The CW’s Arrow continues to stunt cast the best and brightest of geek icons as Seth Gabel joins the cast playing the villainous Count, Starlight Starling City’s most dangerous drug pusher.
Let’s bitch it out…After Thea’s (Willa Holland) Lindsay Lohan/Amanda Bynes impersonation last week, Oliver (Stephen Amell) is in dire straits to get his baby sis off the hook. Things initially look grim as the judge takes a hard stance on the privileged brat and decides to make an example of her (literally – he says it aloud to the entire courtroom in the kind of reckless display reserved for nighttime soaps). This means that Oliver is fighting the Vertigo battle on two fronts: the political side (using his connections with Katie Cassidy’s Laurel to convince her dad to call in some favours to get a more lenient sentence) and on the REVENGE! side as The Hood tracks the drug back to its origins.
Said origins are The Count and guest actor Seth Gabel, doing his best “Heath Ledger as The Joker” impression. It’s a fun, campy performance (I am particularly fond of Gabel’s vocal inflections – they’re very hissable and high-pitched), but ultimately the writers don’t give him much to work with. Who is The Count? What’s his background? Aside from the origins of his name, we learn virtually nothing about him – just that he’s looking to make a profit by capitalizing on the insatiable demand for mind-altering substances in Starling City and he’s fond of using shirtless employees and abandoned orphanages to craft his product. The obvious conclusion to be drawn from the end of the episode (once The Count has been captured by the police and giving enough Vertigo by The Hood to go batsh*t crazy) is that he will be back. Like all good super-villains in the making, a trip to the loony bin is like the first trip to rehab: it never takes.

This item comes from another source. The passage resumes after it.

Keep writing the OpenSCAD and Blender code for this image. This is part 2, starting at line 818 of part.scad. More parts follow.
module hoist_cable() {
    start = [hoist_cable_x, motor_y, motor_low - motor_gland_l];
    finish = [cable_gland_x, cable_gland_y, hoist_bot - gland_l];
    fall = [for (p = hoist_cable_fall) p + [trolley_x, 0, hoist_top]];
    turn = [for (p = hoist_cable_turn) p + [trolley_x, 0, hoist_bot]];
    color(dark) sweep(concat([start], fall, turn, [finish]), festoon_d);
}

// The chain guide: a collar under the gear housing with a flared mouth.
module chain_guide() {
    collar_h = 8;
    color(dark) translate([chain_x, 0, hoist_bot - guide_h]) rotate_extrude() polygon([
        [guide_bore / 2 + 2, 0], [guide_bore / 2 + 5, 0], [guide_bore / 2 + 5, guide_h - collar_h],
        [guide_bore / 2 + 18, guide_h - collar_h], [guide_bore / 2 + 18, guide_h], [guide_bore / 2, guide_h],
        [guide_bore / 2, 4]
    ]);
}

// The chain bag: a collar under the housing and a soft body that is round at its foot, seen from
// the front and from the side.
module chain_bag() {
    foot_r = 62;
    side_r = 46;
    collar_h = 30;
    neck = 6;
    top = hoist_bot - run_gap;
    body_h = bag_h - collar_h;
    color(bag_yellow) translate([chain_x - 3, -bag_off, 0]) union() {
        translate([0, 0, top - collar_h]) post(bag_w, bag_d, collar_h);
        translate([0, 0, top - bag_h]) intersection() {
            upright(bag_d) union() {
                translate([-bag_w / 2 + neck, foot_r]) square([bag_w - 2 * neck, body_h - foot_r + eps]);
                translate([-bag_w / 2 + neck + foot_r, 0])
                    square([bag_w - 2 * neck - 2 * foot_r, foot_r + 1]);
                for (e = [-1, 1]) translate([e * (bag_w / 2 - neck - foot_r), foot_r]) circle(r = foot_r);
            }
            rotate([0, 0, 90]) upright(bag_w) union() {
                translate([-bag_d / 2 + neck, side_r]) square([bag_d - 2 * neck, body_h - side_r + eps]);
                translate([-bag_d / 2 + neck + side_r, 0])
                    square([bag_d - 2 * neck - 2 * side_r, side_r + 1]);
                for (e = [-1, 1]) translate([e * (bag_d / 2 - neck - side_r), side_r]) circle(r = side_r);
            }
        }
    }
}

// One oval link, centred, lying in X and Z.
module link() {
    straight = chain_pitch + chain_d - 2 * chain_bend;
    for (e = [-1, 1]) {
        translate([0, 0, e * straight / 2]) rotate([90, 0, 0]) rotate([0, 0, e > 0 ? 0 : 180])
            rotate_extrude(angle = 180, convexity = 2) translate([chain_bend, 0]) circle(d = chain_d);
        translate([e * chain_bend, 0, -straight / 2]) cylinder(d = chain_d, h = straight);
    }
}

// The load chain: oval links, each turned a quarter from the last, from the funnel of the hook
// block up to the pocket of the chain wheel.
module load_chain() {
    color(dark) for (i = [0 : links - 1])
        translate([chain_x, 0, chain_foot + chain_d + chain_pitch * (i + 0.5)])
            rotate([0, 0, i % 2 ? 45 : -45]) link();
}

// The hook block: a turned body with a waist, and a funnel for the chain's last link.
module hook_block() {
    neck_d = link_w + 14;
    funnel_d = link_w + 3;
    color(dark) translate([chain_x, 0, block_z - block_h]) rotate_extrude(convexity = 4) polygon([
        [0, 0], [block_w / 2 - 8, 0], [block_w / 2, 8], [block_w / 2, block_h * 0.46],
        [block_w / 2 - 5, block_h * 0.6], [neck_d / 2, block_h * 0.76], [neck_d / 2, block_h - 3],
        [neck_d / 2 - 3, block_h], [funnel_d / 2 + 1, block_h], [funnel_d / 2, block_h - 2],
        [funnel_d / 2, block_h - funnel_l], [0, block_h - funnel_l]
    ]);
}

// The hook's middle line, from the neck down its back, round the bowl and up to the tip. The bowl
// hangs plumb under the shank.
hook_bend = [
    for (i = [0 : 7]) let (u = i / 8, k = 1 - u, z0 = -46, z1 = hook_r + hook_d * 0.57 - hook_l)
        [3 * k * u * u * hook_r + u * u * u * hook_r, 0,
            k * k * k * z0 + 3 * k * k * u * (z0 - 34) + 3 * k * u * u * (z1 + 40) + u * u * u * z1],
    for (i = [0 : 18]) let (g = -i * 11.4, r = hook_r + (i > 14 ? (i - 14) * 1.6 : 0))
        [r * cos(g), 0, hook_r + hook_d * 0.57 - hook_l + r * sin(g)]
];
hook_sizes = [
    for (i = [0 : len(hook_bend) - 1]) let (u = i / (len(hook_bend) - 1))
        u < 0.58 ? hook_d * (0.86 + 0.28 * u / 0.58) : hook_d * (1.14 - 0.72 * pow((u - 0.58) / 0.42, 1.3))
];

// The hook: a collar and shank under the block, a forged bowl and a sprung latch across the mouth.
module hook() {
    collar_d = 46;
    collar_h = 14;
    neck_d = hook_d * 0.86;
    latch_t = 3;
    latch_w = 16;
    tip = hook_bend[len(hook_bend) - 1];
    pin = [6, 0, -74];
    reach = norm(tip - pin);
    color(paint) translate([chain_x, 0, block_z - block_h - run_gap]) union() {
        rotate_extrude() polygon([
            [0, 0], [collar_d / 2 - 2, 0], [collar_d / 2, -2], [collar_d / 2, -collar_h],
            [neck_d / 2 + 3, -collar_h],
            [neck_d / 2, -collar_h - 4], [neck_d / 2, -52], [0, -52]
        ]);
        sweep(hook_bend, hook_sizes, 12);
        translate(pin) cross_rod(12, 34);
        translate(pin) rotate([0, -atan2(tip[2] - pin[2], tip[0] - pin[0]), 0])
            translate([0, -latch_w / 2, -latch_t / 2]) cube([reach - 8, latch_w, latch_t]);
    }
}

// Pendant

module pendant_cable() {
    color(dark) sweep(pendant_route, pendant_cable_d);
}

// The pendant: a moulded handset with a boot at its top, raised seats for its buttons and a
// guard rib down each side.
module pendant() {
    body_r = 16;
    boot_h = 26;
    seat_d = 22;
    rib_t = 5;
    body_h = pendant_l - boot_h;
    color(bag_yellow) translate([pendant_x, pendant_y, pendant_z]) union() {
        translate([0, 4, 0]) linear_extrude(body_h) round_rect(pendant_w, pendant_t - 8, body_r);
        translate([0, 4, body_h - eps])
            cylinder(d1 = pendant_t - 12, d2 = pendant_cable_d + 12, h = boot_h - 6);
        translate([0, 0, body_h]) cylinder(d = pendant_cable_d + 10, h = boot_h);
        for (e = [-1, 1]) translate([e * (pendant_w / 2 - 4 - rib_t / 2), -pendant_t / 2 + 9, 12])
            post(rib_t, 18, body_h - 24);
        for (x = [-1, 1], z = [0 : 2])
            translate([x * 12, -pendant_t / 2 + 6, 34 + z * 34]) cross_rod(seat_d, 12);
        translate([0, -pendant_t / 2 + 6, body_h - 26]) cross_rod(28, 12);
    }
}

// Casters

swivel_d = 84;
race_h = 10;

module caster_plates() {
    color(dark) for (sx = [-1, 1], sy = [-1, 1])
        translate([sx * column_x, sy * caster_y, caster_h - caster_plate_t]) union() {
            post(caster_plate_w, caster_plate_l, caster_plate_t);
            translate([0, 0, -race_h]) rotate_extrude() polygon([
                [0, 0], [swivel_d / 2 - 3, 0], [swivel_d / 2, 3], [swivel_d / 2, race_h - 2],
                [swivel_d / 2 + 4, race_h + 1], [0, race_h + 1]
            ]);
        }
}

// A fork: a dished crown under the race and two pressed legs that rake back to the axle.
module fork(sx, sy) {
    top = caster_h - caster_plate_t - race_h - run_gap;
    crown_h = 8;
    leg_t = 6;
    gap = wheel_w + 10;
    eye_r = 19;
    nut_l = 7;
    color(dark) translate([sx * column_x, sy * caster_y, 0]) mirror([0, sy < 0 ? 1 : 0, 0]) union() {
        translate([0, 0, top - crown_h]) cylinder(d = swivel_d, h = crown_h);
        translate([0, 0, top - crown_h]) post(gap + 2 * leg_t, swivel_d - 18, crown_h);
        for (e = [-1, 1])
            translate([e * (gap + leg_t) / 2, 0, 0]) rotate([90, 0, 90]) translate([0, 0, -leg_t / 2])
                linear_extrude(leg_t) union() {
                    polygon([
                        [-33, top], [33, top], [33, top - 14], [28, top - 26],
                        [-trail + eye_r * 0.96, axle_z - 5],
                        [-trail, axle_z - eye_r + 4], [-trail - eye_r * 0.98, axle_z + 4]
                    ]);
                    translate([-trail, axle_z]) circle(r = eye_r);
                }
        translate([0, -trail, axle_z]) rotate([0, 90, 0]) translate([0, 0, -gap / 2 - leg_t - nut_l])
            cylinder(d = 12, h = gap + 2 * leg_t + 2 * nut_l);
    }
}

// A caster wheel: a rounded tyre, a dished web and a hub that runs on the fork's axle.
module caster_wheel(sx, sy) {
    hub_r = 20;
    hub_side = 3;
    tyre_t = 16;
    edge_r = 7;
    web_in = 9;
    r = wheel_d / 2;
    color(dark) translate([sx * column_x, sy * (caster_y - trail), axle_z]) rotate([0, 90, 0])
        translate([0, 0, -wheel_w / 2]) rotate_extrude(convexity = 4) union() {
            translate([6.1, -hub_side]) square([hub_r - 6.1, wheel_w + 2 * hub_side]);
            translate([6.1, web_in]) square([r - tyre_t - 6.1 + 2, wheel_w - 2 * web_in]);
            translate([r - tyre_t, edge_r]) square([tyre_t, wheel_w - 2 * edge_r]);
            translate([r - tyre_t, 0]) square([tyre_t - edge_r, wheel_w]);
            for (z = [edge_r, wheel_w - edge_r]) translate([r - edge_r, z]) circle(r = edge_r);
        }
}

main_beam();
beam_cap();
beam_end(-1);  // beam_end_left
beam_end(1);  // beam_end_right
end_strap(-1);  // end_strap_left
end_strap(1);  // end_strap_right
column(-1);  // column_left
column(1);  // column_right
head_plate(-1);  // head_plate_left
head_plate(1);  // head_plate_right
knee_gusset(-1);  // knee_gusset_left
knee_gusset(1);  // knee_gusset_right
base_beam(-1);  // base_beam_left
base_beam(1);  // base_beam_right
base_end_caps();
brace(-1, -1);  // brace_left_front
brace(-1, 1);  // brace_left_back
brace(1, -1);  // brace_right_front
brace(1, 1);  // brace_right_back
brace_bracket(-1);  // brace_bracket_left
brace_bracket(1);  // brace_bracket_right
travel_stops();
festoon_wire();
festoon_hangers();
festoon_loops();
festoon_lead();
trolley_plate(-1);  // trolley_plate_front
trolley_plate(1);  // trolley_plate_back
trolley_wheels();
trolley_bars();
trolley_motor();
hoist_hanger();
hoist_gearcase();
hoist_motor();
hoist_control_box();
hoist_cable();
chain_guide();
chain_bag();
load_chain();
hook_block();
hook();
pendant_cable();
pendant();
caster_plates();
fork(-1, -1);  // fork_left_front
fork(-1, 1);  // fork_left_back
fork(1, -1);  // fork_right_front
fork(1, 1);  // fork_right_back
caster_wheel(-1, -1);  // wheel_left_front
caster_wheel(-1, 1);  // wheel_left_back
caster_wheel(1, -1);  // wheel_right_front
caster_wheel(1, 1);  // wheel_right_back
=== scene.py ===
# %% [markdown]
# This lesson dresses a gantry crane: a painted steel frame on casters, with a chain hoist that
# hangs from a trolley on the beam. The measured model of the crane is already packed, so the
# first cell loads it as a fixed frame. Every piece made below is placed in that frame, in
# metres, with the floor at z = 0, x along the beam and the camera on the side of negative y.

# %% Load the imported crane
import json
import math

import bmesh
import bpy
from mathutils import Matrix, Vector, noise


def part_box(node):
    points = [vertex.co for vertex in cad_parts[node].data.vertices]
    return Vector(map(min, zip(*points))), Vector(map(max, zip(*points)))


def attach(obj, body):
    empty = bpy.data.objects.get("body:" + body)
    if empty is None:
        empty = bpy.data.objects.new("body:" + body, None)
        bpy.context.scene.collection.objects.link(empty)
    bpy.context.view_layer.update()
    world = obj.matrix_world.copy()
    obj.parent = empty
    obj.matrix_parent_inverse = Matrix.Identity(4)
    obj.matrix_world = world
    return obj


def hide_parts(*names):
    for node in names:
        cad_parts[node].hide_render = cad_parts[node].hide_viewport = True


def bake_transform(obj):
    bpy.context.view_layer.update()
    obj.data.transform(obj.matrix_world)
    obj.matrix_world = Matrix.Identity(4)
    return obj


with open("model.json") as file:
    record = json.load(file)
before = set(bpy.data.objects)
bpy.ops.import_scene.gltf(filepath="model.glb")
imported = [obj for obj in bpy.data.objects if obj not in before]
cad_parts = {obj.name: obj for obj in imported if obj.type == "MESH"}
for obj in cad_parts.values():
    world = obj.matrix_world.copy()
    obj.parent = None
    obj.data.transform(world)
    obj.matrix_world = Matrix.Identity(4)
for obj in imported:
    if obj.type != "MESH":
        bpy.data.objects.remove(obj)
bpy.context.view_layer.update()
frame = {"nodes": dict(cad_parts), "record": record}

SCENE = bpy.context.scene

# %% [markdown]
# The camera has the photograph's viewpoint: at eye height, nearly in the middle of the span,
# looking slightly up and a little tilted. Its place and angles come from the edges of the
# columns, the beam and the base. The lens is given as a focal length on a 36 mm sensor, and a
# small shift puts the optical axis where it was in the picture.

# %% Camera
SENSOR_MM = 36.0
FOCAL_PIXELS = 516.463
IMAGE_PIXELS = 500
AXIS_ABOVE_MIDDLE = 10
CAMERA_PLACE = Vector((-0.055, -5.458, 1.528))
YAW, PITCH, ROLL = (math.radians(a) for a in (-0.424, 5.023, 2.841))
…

In many ways this episode feels rushed. The conclusion to Thea’s predicament comes together with the greatest of ease: one moment Susanna Thompson’s Moira is wringing her hands that her baby is headed for the slammer and the next Thea’s working off her 500 hours of community service at Laurel’s firm. It’s the narrative equivalent of a fairy godmother doing a quickie magic spell – voila! Problem solved! The same surface-level storytelling approach also applies to Oliver’s former acquaintance (flame?) McKenna Hall played by True Blood‘s Janina Gavankar, but she’s given nothing to do aside from drive the police van and make cutesy phone calls. TVLine indicates that she’s recurring, so we’ll learn more about her in the future, but there’s nothing in ‘Vertigo’ to make me excited for her return.

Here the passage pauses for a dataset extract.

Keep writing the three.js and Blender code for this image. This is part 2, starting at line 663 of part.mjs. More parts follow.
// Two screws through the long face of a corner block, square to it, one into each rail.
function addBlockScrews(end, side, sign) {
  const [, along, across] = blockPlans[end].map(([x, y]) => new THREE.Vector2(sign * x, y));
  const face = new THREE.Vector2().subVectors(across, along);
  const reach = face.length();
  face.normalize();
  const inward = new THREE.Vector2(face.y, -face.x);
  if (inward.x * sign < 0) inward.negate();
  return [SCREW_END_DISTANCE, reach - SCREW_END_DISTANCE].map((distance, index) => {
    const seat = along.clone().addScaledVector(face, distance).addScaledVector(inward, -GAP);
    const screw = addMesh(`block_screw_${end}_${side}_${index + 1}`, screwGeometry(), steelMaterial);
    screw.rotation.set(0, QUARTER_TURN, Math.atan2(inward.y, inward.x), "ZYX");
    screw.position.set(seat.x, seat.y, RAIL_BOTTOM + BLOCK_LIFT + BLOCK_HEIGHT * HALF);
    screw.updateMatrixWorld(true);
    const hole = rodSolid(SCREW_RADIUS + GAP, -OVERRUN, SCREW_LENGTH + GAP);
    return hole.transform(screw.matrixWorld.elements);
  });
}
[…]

Even a brief appearance by Felicity (Emily Bett Rickards) feels arbitrary and undeveloped as she shows up solely to deliver a few chuckle worthy lines and point Oliver in the direction of the Vertigo production facility. There are simply too many narrative shortcuts being taken and everything feels crammed in and rushed. Considering the star quality of Gabel and the suggestion that Vertigo is a major problem, this is a story that could have easily benefited from being a two-parter.
Other Observations:
- Oliver once again calls on his ties to the Russian mob (first seen in 1×03 ‘Lone Gunmen’) and demonstrates a unique ability to make someone appear to be dead. This is a trick that his island mentor, Yao Fei (Byron Mann) taught him. In other news: these flashbacks have become really boring
- A promising development occurs at the end of the episode when Felicity gives Oliver Walter’s (an unseen Colin Salmon) copy of the book of names and confirms that it is Moira’s. The question now becomes: what will Oliver do with this information? Expect this to have major implications throughout the remainder of the first season (and hopefully more screentime for Thompson and John Barrowman)

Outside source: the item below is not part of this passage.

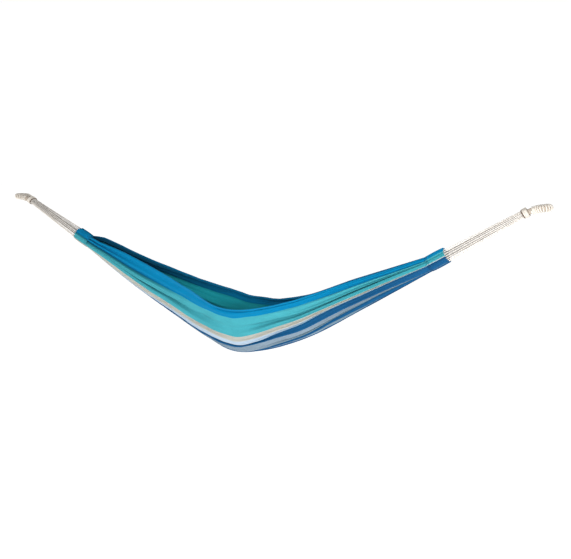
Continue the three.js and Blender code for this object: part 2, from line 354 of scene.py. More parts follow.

- It’s becoming increasingly clear that the writers don’t know what to do with Paul Blackthorne’s Detective Lance. Here he tags along on the Vertigo sting in a fairly obvious attempt by the writers to keep him involved, but he’s really just kicking around. Thus far the character is far too one dimensional (sample dialogue might as well be “Grr argh – get The Hood”), but even his pursuit/investigation into the hooded vigilante isn’t paying off. Either do something meaningful with the character or cut him loose
- The same could be said of Colin Donnell’s Tommy. Obviously there’s big stuff coming (fans of the Green Arrow comics know what to expect) but for now he mostly just appears in dull domestic scenes with Laurel. He’s so far on the fringe that even the character seems to know he’s peripheral!
Best Lines:
- Diggle (after Ollie lies to Felicity): “Your BS stories are getting worse.”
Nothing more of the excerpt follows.